After over 70 years in the produce business, the Kingma family is selling Kingma’s Market. Current owners Robert and Ed Kingma Jr., the third generation of grocers in the Kingma family, put the popular northeastern Grand Rapids specialty grocery store and greenhouse up for sale in December 2013.
Robert Kingma, who is a Calvin alumnus, explained the reasons behind the sale.
This Christmas season, he said, “Ed and I were thinking, this is a really physical job. We’re lifting the Christmas trees and bagging soil ourselves. We’re getting older, and it’s still okay now, but we needed to look at an exit point.”
The cousins wanted to make sure they had time to find the right person to replace them.
“We wanted to find someone that has local roots, cares about building on our legacy in this community and would allow the current employees to keep their jobs,” Robert Kingma said.
He and Ed Kingma were prepared to wait as long as three years for the right person to come along. However, after just a few months on the market, Kingma’s Market already has a prospective buyer.
“Our broker said that it’s really unusual for a place to move this quick,” Kingma noted. “But there was interest from a number of different sources.”

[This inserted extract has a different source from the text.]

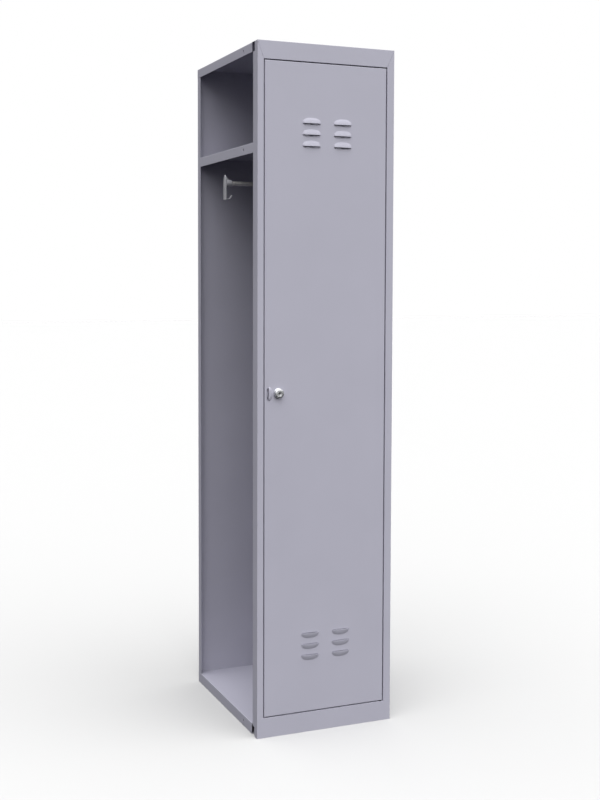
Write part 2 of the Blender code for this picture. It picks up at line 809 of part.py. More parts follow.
def make_pivot(name, frame_z, door_z, up, flange, door_axis):
    """Pin in the rail, bush and reinforcing plate in the door. up points from door to rail."""
    axis = Vector((0, 0, up))
    frame_face = at(PIVOT_X, PIVOT_Y, frame_z)
    head = SHEET + GAP
    pin_profile = [
        (0, head + PIN_HEAD),
        (PIN_HEAD_RADIUS, head + PIN_HEAD),
        (PIN_HEAD_RADIUS, head),
        (PIN_RADIUS, head),
        (PIN_RADIUS, -PIN_REACH),
        (0, -PIN_REACH),
    ]
    pin = add_object(name + "_hinge_pin", turned(pin_profile, frame_face, axis), ZINC)
    smooth(pin)

    door_face = at(PIVOT_X, PIVOT_Y, door_z)
    bore = PIN_RADIUS + RUNNING_CLEARANCE
    bush_profile = [
        (bore, GAP + flange),
        (BUSH_FLANGE_RADIUS, GAP + flange),
        (BUSH_FLANGE_RADIUS, GAP),
        (BUSH_RADIUS, GAP),
        (BUSH_RADIUS, -BUSH_LENGTH),
        (bore, -BUSH_LENGTH),
    ]
    bush = add_object(name + "_hinge_bush", turned(bush_profile, door_face, axis), DARK_PLASTIC, door_axis)
    smooth(bush)

    near, far = sorted((door_z - up * head, door_z - up * (head + HINGE_PLATE)))
    right = DOOR_RIGHT - SHEET - GAP
    plate_box = box(
        at(right - HINGE_PLATE_LENGTH, SHEET + GAP, near),
        at(right, DOOR_DEPTH - SHEET - GAP, far),
    )
    plate = add_object(name + "_hinge_plate", plate_box, ZINC, door_axis)
    start = at(PIVOT_X, PIVOT_Y, near - SHEET)
    hole = cylinder(BUSH_RADIUS + GAP, start, (0, 0, 1), HINGE_PLATE + 2 * SHEET)
    combine(plate, add_object(name + "_plate_hole", hole), "DIFFERENCE")


def make_door_buffers():
    """Rubber buttons pushed into the left stile's stop lip, just behind the closed door."""
    face = DOOR_DEPTH + GAP
    shoulder = REVEAL - GAP
    behind = REVEAL + SHEET + GAP
    profile = [
        (0, face),
        (BUFFER_RADIUS, face),
        (BUFFER_RADIUS, shoulder),
        (BUFFER_STEM, shoulder),
        (BUFFER_STEM, behind),
        (BUFFER_STEM + SHEET, behind),
        (BUFFER_STEM, behind + 2 * SHEET),
        (0, behind + 2 * SHEET),
    ]
    for name, height in BUFFER_HEIGHTS.items():
        button = turned(profile, at(BUFFER_X, 0, height), (0, 1, 0), SMALL_STEPS)
        smooth(add_object(name, button, RUBBER))


# ---------------------------------------------------------------- lock


def make_lock(door_axis, lock_axis):
    centre = at(LOCK_X, 0, LOCK_Z)
    backward = Vector((0, 1, 0))
    bore = PLUG_RADIUS + RUNNING_CLEARANCE
    barrel_end = CAM_BACK - GAP - SHEET
    housing_profile = [
        (bore, -LOCK_PROUD),
        (COLLAR_FACE_RADIUS, -LOCK_PROUD),
        (COLLAR_EDGE_RADIUS, -LOCK_PROUD + COLLAR_EDGE),
        (COLLAR_RADIUS, -LOCK_PROUD + COLLAR_TAPER),
        (COLLAR_RADIUS, -GAP),
        (BARREL_RADIUS, -GAP),
        (BARREL_RADIUS, barrel_end),
        (bore, barrel_end),
    ]
    housing = add_object("lock_housing", turned(housing_profile, centre, backward), CHROME, door_axis)
    smooth(housing)

    nut_front = SHEET + GAP
    nut_outer = cylinder(LOCK_NUT_RADIUS, centre + backward * nut_front, backward, LOCK_NUT_THICK, HEXAGON)
    nut = add_object("lock_nut", nut_outer, ZINC, door_axis)
    hole = cylinder(BARREL_RADIUS + GAP, centre, backward, nut_front + LOCK_NUT_THICK + SHEET)
    combine(nut, add_object("lock_nut_bore", hole), "DIFFERENCE")

    plug_face = -LOCK_PROUD + PLUG_RECESS
    plug_end = CAM_BACK - GAP
    nut_start = CAM_BACK + CAM_THICK + GAP
    stud_end = nut_start + CAM_NUT_THICK + SHEET
    plug_profile = [
        (0, plug_face),
        (PLUG_RADIUS, plug_face),
        (PLUG_RADIUS, plug_end),
        (STUD_RADIUS, plug_end),
        (STUD_RADIUS, stud_end),
        (0, stud_end),
    ]
    plug = add_object("lock_plug", turned(plug_profile, centre, backward), CHROME, lock_axis)
    width, height, deep = KEYWAY
    low = centre + Vector((-width / 2, plug_face - SHEET, -height / 2))
    keyway = box(low, low + Vector((width, deep + SHEET, height)))
    combine(plug, add_object("keyway", keyway), "DIFFERENCE")
    smooth(plug)

    half = CAM_WIDTH / 2
    cam_outline = [(-half, -half), (half, -half)]
    tip = CAM_LENGTH - half
    for step in range(CAM_STEPS + 1):
        angle = math.pi * step / CAM_STEPS
        cam_outline.append((half * math.cos(angle), tip + half * math.sin(angle)))
    corners = [centre + Vector((x, CAM_BACK, z)) for x, z in cam_outline]
    cam = add_object("lock_cam", prism(corners, backward * CAM_THICK), ZINC, lock_axis)
    hole = cylinder(STUD_RADIUS + GAP, centre, backward, stud_end)
    combine(cam, add_object("cam_hole", hole), "DIFFERENCE")

    nut_body = cylinder(CAM_NUT_RADIUS, centre + backward * nut_start, backward, CAM_NUT_THICK, HEXAGON)
    cam_nut = add_object("cam_nut", nut_body, ZINC, lock_axis)
    hole = cylinder(STUD_RADIUS + GAP, centre, backward, stud_end + SHEET)
    combine(cam_nut, add_object("cam_nut_bore", hole), "DIFFERENCE")


def main():
    clear_scene()

    make_left_stile()
    make_right_stile()
    make_top_rail()
    make_bottom_rail()
    make_right_side_panel()
    make_back_panel()
    make_roof_panel()
    make_floor_panel()
    make_hat_shelf()

    right_wall = WIDTH - SHEET - GAP
    make_hanger_rod()
    make_rod_bracket("rod_bracket_left", GAP, 1)
    make_rod_bracket("rod_bracket_right", right_wall, -1)
    make_bracket_screws(right_wall)

    door_axis = add_axis("door_axis", at(PIVOT_X, PIVOT_Y, HEIGHT / 2))
    make_door_panel(door_axis)
    make_door_stiffener(door_axis)
    make_pivot("upper", HEIGHT - TOP_RAIL, DOOR_TOP, 1, UPPER_BUSH_FLANGE, door_axis)
    make_pivot("lower", BOTTOM_RAIL, DOOR_BOTTOM, -1, LOWER_BUSH_FLANGE, door_axis)
    make_door_buffers()

    lock_axis = add_axis("lock_axis", at(LOCK_X, 0, LOCK_Z), door_axis)
    make_lock(door_axis, lock_axis)


main()
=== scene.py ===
"""Looks of the add-on locker section: every folded sheet, fitting and lock piece in full detail.

The pieces are folded, pressed and turned to the places of the packed model's nodes, and ride
on its bodies. Lengths are metres. Points on the cabinet are given from its left side, back
from its front face and up from the floor.
"""

import math

import bmesh
import bpy
from bpy.props import FloatProperty, FloatVectorProperty, IntProperty, PointerProperty
from mathutils import Matrix, Vector


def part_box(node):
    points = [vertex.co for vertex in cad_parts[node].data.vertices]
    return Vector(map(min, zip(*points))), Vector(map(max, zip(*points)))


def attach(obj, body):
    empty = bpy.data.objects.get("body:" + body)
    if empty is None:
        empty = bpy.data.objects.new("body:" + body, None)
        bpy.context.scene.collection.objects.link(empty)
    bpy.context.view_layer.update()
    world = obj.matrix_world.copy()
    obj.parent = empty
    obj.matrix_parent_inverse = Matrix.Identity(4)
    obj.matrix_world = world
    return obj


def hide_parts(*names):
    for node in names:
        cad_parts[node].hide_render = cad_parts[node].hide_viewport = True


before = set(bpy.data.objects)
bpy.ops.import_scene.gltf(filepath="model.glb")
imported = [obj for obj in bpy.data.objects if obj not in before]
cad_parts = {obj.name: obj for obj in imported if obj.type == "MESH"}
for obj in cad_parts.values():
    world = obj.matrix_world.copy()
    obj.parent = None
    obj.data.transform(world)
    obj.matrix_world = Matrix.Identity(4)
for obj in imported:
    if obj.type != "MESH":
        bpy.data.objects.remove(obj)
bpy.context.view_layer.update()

bl_info = {
    "name": "Locker Section",
    "version": (1, 0, 0),
    "blender": (4, 5, 0),
    "location": "View3D > Sidebar > Locker",
    "description": "Builds an add-on section of a steel wardrobe locker with one pivoted door",
    "category": "Object",
}

MM = 0.001
TINY = 1e-5
ON_PLANE = 1e-7
MERGE_DISTANCE = 1e-6
BEYOND = 1
NEARLY_ONE = 0.99

# Places taken from the packed model
STILE_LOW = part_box("left_stile")[0]
SIDE_LOW, SIDE_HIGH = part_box("right_side_panel")
BACK_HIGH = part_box("back_panel")[1]
ROOF_LOW, ROOF_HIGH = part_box("roof_panel")
FLOOR_LOW, FLOOR_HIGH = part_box("floor_panel")
SHELF_LOW, SHELF_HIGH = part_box("hat_shelf")
RAIL_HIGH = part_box("bottom_rail")[1]
DOOR_LOW, DOOR_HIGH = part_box("door_panel")
STIFFENER_LOW, STIFFENER_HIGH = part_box("door_stiffener")
ROD_LOW, ROD_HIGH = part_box("hanger_rod")
ROD = (ROD_LOW + ROD_HIGH) / 2
SCREWS = ("bracket_screw_upper", "bracket_screw_lower")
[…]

The Kingma cousins introduced the prospective buyer to employees at a recent storewide meeting and plan to make a formal announcement about the buyer soon. However, Robert and Ed Kingma won’t be leaving Kingma’s Market behind quite yet.
“It won’t be a quick sale like it is when you buy a home,” Kingma explained. “We’re thinking carefully about the next steps. It will definitely be a gradual changeover. There’s still licenses to clear [for the sale to go through]. And the prospective buyer wants us to stay on for a while and help through the transition. We’ll still be around, and our customers know that.”
Even if the transition is gradual, many customers worry about how much the business will change under the new owner.
“We get customers coming in and expressing concern about the new owner, saying ‘I really hope it doesn’t change.’ We say we hope it does. We appreciate the concern, but this store already isn’t the same store it was 20 years ago,” Kingma said.
And things have changed dramatically since William Kingma, Ed and Robert Kingma’s grandfather, first started selling produce in the 1930s.
The family business didn’t even take on the family name until Willard Kingma, Robert’s father, launched a bigger store in the Boston Square neighborhood, calling it Kingma Produce Center. The Kingma Produce Center thrived in that location for nearly 50 years before closing its doors in 1999.
Robert and Ed Kingma took over the Boston Square store when their fathers retired in the 1980s. However, they opened the current Kingma’s Market location on their own.
Robert and Ed Kingma first bought the Cheshire Village business district lot on which Kingma’s Market is located in the early 1990s to house a seasonal greenhouse. After a few seasons of operating the greenhouse, neighborhood residents encouraged them to open a permanent produce store alongside the greenhouse. So in the fall of 1994, Ed and Robert Kingma opened Kingma’s Market for business.
In the 20 years since its launch, Kingma’s Market has expanded to include a local butcher shop, an expansive wine and local craft beer selection and the largest selection of cheese — over 100 varieties — in the greater Grand Rapids area.
While Robert Kingma acknowledges that all of these changes were risks, and that it was not always easy to take them, he believes the willingness to change and try new things has played a key role in the success of Kingma’s Market.
He also attributes the success to strong staff, familial support — especially that of his wife — and the grace of God:
“I see God’s fingerprints over everything we’ve done. God has taken my mistakes and used them for good. He’s helped us through times of razor-thin cash flow. Through the years, God has blessed this business, our family and I think by extension, this community. God’s people are so active in the [Creston neighborhood]. We got to play a small part in that.”